- [Data to process]
Begin

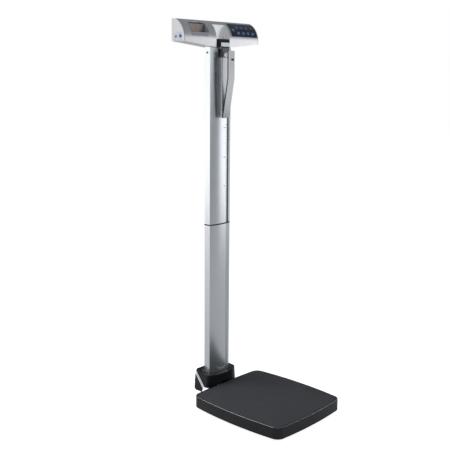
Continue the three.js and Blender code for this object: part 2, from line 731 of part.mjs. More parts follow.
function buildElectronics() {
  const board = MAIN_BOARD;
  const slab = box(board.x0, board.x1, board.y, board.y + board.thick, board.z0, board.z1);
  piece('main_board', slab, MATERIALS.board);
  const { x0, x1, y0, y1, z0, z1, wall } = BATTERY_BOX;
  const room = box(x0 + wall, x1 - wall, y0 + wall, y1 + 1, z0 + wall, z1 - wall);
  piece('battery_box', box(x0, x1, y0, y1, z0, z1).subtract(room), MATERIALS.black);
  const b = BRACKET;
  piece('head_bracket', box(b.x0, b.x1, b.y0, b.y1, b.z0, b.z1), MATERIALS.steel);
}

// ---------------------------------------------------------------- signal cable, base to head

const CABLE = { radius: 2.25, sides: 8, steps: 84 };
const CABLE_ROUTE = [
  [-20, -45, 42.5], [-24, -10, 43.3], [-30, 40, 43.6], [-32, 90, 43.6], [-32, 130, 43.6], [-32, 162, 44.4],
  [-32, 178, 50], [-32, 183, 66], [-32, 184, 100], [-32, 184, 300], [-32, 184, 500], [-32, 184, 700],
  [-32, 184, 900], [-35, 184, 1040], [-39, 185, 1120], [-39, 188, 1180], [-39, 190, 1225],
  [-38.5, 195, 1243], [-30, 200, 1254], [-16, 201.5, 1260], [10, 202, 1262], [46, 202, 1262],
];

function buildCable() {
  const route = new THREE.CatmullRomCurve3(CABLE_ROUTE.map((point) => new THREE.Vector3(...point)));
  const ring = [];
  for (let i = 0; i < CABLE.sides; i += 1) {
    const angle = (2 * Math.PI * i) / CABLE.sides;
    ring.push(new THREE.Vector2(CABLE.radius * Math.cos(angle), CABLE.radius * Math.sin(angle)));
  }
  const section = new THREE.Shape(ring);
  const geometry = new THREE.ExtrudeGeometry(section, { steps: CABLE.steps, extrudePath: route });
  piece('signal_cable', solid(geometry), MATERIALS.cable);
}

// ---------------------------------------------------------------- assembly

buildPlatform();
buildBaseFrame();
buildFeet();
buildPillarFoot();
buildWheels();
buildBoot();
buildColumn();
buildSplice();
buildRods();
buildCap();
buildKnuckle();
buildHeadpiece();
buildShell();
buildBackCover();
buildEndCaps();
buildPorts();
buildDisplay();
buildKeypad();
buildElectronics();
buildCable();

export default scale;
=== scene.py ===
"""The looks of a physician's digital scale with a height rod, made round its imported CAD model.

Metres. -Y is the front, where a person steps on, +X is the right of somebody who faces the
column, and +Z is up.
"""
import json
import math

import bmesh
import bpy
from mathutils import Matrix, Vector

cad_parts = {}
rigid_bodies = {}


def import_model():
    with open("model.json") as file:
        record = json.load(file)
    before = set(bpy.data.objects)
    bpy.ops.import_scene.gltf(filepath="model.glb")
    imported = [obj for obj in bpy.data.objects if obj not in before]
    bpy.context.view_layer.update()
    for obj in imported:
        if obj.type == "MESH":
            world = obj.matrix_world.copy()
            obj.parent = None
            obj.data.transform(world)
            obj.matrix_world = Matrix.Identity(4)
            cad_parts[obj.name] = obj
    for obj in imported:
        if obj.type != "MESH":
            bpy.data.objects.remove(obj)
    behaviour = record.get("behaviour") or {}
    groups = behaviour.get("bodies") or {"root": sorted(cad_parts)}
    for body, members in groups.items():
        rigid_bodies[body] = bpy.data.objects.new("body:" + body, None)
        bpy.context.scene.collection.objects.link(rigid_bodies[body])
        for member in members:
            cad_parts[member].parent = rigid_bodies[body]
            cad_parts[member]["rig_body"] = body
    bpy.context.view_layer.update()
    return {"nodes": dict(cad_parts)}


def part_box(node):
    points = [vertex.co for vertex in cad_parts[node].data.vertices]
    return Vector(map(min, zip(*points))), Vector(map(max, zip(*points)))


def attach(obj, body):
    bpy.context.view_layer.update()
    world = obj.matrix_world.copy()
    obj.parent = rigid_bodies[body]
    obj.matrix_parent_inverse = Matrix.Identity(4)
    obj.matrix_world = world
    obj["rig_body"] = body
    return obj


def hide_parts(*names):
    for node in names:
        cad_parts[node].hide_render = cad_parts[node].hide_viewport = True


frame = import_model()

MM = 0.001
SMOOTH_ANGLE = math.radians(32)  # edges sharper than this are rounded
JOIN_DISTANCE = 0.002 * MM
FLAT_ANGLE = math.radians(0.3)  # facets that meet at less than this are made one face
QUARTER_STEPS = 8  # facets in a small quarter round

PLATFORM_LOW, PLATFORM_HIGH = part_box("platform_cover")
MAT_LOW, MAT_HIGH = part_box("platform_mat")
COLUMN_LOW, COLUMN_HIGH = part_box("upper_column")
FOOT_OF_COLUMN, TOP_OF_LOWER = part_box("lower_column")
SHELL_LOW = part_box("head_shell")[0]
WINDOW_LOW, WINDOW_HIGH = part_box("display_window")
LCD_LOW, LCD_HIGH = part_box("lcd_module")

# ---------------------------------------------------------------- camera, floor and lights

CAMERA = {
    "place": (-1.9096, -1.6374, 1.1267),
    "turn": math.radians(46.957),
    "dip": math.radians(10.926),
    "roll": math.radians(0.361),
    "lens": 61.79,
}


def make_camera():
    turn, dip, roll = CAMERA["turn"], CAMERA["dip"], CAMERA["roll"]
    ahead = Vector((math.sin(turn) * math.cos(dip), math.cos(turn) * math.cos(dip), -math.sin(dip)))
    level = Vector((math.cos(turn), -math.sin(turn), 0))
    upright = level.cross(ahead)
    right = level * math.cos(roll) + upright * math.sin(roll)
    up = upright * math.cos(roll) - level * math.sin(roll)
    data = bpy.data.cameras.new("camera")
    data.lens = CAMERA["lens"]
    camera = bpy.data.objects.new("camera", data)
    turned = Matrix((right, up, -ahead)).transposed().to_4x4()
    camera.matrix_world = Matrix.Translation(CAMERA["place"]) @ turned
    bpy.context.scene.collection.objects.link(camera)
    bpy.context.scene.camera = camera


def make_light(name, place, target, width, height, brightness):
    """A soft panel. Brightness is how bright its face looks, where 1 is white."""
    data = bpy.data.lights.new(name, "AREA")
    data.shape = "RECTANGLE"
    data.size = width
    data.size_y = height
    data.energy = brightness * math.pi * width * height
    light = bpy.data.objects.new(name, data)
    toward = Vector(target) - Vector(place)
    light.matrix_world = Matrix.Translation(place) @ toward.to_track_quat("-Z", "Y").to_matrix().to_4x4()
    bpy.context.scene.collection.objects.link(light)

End
Begin

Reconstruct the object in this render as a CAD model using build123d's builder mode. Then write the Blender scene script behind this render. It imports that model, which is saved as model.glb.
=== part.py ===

End

- [Instruction] Retype precisely, and only, the span of lines that opens at the line containing "Continue the three.js" and closes at the line containing "base to head", both inclusive.

- [Exercise response]
Continue the three.js and Blender code for this object: part 2, from line 731 of part.mjs. More parts follow.
function buildElectronics() {
  const board = MAIN_BOARD;
  const slab = box(board.x0, board.x1, board.y, board.y + board.thick, board.z0, board.z1);
  piece('main_board', slab, MATERIALS.board);
  const { x0, x1, y0, y1, z0, z1, wall } = BATTERY_BOX;
  const room = box(x0 + wall, x1 - wall, y0 + wall, y1 + 1, z0 + wall, z1 - wall);
  piece('battery_box', box(x0, x1, y0, y1, z0, z1).subtract(room), MATERIALS.black);
  const b = BRACKET;
  piece('head_bracket', box(b.x0, b.x1, b.y0, b.y1, b.z0, b.z1), MATERIALS.steel);
}

// ---------------------------------------------------------------- signal cable, base to head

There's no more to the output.